I have the following theorem stating induction over finite sets from Suppes' Axiomatic Set Theory page 102:
Suppose that:
- $A$ is finite,
- $\varphi(\varnothing)$
- $\forall x \forall B (x \in A \land B \subseteq A \land \varphi(B) \implies \varphi(B\cup \{x\}))$
Then $\varphi(A)$.
I noticed that most predicates I can think of do not require the premise (1) that $A$ be finite, and sometimes don't even require (2) to be true, only requiring (3). For example, if $\varphi$ means "is a set of even numbers", "is a set of coordinate pairs forming a line", "is trichotomous by $\leq$", "is bounded", "is dense", etc., but "is finite" or "is countable" do not work if we remove the first premise and let $A = \mathbb{N}$. Are they the only predicates that don't work? Or are there others that do not contain them? Is there a more general principle at play here?
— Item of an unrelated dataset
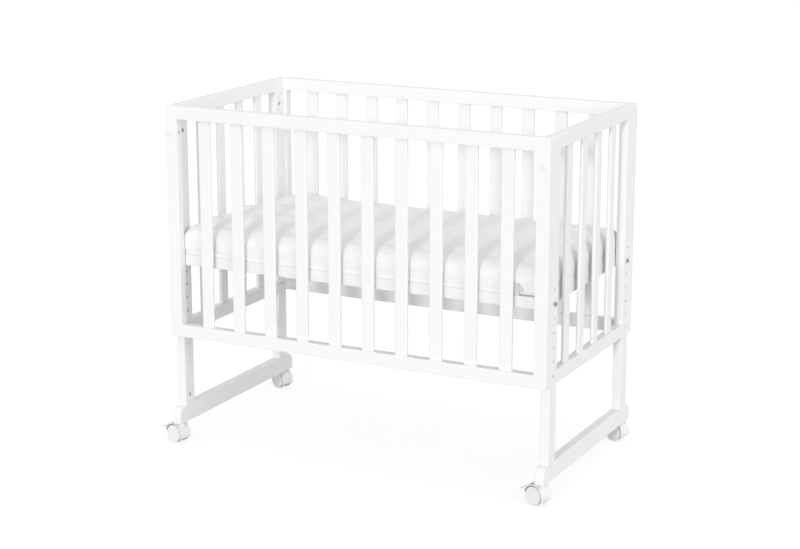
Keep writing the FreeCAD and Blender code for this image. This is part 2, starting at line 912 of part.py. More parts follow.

(edit: thanks to user Alex Kruckman for the "is countable" example)
Best Answer
Far from it. There are a great many different predicates that fail this principle. Alex Kruckman's comments already give you enough information to construct an entire family of such predicates, each different from the others. But there are many more ways of obtaining such families: some of them work even if you restrict your attention to predicates defined on sets of natural numbers (where cardinality considerations won't help you construct such a family since every set is going to be finite or countable). I'll give you such a construction below.
We start by choosing a non-principal ultrafilter $\mathcal{F}$ on $\mathbb{N}$, and define $\varphi(X)$ as $X \notin \mathcal{F}$. Notice that either the set of odd numbers belongs to $\mathcal{F}$, or the set of even numbers belongs to $\mathcal{F}$. In the former case, set $A=2\mathbb{N} + 1$, in the latter case set $A=2\mathbb{N}$.
Now, we have $\varphi(\emptyset)$ since the empty set does not belong to any ultrafilter. Now assume that $x \in A$, $B \subseteq A$ and $\varphi(B)$ all hold. Since $B \subseteq A \subseteq \mathbb{N}$, and the filter $\mathcal{F}$ does not contain $B$, it must contain $B^c = \mathbb{N}\setminus B$ instead. We want to prove $\varphi(B \cup \{x\})$, so assume for a contradiction that $\mathcal{F}$ contains $B \cup \{x\}$ as well. Since ultrafilters are closed under intersection, we then have that the intersection
$$(B \cup \{x\}) \cap B^c = (B \cap B^c) \cup (\{x\} \cap B^c) = \{x\} \cap B^c $$
belongs to $\mathcal{F}$. But $\{x\} \cap B^c$ is a subset of $\{x\}$, so it is finite. However, since $\mathcal{F}$ is non-principal, it cannot contain any finite set, a contradiction. We conclude that $\varphi(B \cup \{x\})$ holds whenever $x \in A$, $B \subseteq A$ and $\varphi(B)$ all hold.
If $\varphi$ "worked", then we could use this to get that $\varphi(A)$ holds. But $\varphi(A)$ does not hold, since we chose $A$ specifically to satisfy $A \in \mathcal{F}$. We're done.
Now, if we start with different ultrafilters, we end up with different predicates. The number of non-principal ultrafilters on $\mathbb{N}$ is $2^{2^{\aleph_0}}$, and there are $2^{2^{\aleph_0}}$ predicates on the subsets of $\mathbb{N}$ altogether, so we get that predicates which "do not work" are no less common than ones that "do work".